Private letter ruling should provide comfort to fiduciaries interacting with private foundations.

A trustee’s reimbursement to herself for certain expenses incurred on behalf of the trust and her distribution of remaining trust assets to her children after trust’s termination won’t constitute self-dealing under the private foundation (PF) rules. In Private Letter Ruling 202021001 (released May 22, 2020), timing was everything.

The Facts

A donor’s interests in several grantor-retained annuity trusts were distributed, pursuant to the donor’s will, to a charitable lead annuity trust (CLAT). A CLAT is a trust that provides for an income interest to benefit a qualified charity and a remainder interest to benefit individuals chosen by the donor. Under the terms of the CLAT in this ruling, the annuity was payable to a charity, which, under court order, was subsequently divided into two separate PFs.
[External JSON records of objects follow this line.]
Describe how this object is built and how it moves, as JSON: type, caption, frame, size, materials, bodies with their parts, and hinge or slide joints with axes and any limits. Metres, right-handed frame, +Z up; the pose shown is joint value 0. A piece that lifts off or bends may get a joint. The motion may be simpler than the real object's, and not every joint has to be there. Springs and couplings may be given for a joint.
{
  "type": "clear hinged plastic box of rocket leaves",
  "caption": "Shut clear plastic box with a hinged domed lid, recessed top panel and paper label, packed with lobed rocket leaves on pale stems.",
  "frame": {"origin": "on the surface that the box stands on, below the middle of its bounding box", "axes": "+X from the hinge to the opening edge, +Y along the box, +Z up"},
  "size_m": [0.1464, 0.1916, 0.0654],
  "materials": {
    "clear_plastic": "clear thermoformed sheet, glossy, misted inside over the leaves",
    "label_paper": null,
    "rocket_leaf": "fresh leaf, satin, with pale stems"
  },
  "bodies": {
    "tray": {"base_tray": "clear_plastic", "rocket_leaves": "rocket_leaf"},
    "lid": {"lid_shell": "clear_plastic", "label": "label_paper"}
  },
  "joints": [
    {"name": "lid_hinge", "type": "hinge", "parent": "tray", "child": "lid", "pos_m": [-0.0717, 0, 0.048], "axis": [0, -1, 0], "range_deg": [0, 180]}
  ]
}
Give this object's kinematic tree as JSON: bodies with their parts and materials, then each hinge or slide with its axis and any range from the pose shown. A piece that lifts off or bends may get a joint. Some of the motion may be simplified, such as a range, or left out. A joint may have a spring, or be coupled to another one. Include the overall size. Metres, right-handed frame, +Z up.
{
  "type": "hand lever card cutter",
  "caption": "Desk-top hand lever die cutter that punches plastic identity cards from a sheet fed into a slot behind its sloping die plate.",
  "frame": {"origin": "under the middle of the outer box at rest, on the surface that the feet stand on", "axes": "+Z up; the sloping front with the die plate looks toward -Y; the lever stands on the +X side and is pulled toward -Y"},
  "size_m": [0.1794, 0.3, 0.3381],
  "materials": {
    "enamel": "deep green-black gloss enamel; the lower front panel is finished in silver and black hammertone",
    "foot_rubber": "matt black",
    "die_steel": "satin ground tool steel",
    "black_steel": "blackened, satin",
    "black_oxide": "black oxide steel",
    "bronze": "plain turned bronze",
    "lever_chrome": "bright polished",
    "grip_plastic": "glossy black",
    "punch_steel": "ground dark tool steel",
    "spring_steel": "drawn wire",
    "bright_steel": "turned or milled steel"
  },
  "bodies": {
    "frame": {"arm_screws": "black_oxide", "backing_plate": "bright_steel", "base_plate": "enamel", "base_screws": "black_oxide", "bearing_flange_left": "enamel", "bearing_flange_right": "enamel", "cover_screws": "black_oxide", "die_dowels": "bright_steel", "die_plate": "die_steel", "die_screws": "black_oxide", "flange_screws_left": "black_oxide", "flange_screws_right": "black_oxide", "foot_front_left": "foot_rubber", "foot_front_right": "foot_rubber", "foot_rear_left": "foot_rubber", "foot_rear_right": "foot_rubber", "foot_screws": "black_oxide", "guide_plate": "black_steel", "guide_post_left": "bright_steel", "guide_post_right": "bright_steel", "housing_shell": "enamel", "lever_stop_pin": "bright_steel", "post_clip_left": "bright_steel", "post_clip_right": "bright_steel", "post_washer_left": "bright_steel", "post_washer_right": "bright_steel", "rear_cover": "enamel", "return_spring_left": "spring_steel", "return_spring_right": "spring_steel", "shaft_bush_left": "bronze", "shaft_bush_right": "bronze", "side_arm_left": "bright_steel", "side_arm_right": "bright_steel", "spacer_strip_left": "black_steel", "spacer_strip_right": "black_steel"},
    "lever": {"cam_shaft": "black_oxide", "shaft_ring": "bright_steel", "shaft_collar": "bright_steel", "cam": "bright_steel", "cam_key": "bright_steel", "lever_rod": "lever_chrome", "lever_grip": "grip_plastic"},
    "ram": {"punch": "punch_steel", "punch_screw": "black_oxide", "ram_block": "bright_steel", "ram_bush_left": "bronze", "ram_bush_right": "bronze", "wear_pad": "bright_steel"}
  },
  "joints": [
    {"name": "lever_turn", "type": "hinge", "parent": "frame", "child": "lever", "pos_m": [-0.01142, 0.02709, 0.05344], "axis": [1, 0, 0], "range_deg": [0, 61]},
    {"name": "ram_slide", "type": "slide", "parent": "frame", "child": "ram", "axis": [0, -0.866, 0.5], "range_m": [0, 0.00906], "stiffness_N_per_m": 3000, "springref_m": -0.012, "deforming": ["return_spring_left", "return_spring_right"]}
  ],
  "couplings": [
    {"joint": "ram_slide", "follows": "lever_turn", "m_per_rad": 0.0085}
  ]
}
Each PF received one-half of the annuity distributed from the CLAT. On termination of the CLAT’s term, any remaining trust principal was to be distributed to the donor’s children.
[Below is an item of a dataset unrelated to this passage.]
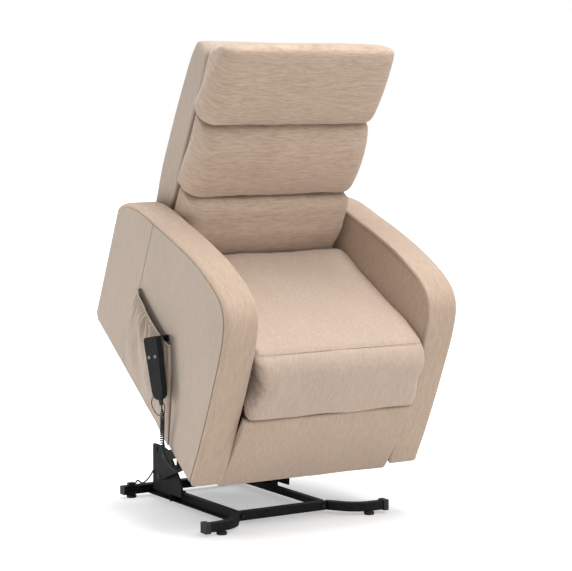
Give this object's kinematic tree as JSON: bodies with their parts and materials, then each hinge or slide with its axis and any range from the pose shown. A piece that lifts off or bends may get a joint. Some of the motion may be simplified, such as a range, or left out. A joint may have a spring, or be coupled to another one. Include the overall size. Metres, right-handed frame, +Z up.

The donor’s estate was allowed a charitable deduction under Internal Revenue Code Section 2055 for the value of the charitable interest of the CLAT.

During the term of the CLAT, the trustee, who was the donor’s spouse, personally paid certain accounting, legal and related expenses on behalf of the CLAT.  The trustee intended to seek court approval for reimbursement of these expenses before distributing any of the remainder to the remainder beneficiaries of the CLAT (that is, the donor’s children). Prior to making any distribution to the remainder beneficiaries or obtaining approval for reimbursement and reimbursing permissible expenses, all annuity payments would be made to the two separate PFs in accordance with the CLAT terms.  
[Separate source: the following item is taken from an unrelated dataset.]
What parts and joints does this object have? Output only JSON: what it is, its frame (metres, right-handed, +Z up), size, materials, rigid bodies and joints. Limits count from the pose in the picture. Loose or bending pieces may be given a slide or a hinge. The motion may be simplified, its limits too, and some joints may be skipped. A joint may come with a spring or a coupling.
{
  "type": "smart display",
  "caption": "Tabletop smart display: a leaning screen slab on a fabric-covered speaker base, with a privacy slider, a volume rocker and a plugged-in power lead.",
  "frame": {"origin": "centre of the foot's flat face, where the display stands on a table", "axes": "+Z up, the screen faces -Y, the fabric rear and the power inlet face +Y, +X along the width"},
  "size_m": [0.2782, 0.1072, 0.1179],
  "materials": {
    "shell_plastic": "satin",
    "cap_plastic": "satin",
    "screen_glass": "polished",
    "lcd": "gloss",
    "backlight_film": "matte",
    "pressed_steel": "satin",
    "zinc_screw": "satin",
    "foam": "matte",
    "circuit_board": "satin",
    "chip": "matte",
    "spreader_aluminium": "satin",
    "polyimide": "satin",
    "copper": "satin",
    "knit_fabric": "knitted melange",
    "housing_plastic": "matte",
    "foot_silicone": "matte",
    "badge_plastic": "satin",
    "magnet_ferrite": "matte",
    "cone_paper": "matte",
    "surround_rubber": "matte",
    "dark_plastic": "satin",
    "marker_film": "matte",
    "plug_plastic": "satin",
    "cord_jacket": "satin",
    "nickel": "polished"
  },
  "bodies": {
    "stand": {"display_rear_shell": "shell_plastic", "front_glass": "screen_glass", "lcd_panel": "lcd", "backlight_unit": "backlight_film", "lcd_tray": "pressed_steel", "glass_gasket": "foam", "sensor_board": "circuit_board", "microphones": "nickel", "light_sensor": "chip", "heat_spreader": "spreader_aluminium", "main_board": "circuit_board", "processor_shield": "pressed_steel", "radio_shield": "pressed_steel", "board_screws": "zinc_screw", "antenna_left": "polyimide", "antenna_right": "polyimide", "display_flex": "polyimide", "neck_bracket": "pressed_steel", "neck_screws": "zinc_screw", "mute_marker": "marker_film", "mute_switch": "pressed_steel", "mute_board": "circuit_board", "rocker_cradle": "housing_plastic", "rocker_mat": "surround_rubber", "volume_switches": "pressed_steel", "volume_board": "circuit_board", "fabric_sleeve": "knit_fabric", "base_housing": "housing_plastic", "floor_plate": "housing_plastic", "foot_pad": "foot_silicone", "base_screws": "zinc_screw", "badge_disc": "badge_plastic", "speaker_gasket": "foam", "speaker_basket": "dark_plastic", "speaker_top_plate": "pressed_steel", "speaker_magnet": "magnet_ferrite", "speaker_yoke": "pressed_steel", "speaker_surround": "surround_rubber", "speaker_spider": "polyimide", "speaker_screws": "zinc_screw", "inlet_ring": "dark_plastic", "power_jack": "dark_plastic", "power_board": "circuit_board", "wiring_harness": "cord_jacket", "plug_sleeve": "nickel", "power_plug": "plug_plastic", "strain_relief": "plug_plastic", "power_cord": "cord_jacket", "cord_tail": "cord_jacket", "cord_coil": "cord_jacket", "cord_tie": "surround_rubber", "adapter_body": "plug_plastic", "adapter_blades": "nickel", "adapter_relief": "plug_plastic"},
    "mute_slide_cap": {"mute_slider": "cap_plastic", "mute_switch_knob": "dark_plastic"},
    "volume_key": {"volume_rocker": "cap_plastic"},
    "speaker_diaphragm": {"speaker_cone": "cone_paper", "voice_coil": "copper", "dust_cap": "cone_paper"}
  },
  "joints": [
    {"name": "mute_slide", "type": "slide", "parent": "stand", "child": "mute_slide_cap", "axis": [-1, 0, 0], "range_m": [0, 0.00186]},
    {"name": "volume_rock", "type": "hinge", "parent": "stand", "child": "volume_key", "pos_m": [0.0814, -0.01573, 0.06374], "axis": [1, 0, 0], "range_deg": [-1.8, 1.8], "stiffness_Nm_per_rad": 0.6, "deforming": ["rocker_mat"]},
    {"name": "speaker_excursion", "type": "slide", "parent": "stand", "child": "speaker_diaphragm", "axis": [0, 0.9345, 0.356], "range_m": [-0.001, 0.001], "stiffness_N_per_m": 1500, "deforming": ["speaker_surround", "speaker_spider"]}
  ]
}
The trustee sought a PLR to confirm that the: (1) distribution of the remaining trust principal to the donor’s children; and (2) reimbursement from the CLAT for certain legal, accounting and related expenses incurred by trustee on behalf of the CLAT after obtaining court approval wouldn’t constitute an act of self-dealing by the trustee under IRC Section 4941.

Self-Dealing Rules

IRC Section 4941 imposes an excise tax on each act of self-dealing between a PF and disqualified person (DP)—essentially, persons who control and fund the PF and their family members. The trustee of the CLAT was a DP with respect to the CLAT because she was the trustee of the CLAT and the donor’s surviving spouse.

Section 4941 applies to the CLAT in question because of Section 4947(a)(2). Section 4947(a)(2) provides that the self-dealing rules apply to CLATs when there’s still a charitable interest in the CLAT remaining and a charitable deduction was allowed for funding the CLAT.

The basic principle underlying Section 4941 is that transactions and financial arrangements between a CLAT and a DP with respect to the CLAT should generally be prohibited, whether or not the transaction is fair and reasonable or benefits the CLAT to the detriment of the DP. This includes actions taken by CLAT or by a DP that result in a CLAT’s assets or income being used to benefit a DP. There are only a few, very specific exceptions to the self-dealing rules that typically require careful analysis.

The IRS ruled that the once the trustee makes the final annuity payments to the two separate PFs in accordance with the CLAT terms, then the CLAT will no longer hold any amounts for which a charitable deduction was received; therefore, it will no longer be described in Section 4947(a)(2). At the time of the distribution of remaining principal to the remainder beneficiaries and the reimbursement of expenses to the trustee, the CLAT won’t be treated as if it were a PF for purposes of Section 4941 and the trustees’ actions won’t constitute self-dealing primarily because the self-dealing rules won’t apply at that time.

Fiduciaries Take Comfort

This PLR highlights that once all charitable annuity payments have been made in accordance with the terms of a charitable lead trust, the application of the private self-dealing rules don’t apply. This should provide comfort to fiduciaries who are administering charitable lead trusts and serve as a reminder that careful consideration of the timing of annuity payments, payment of expenses and distribution of remainder property is necessary to avoid the application of potential self-dealing rules.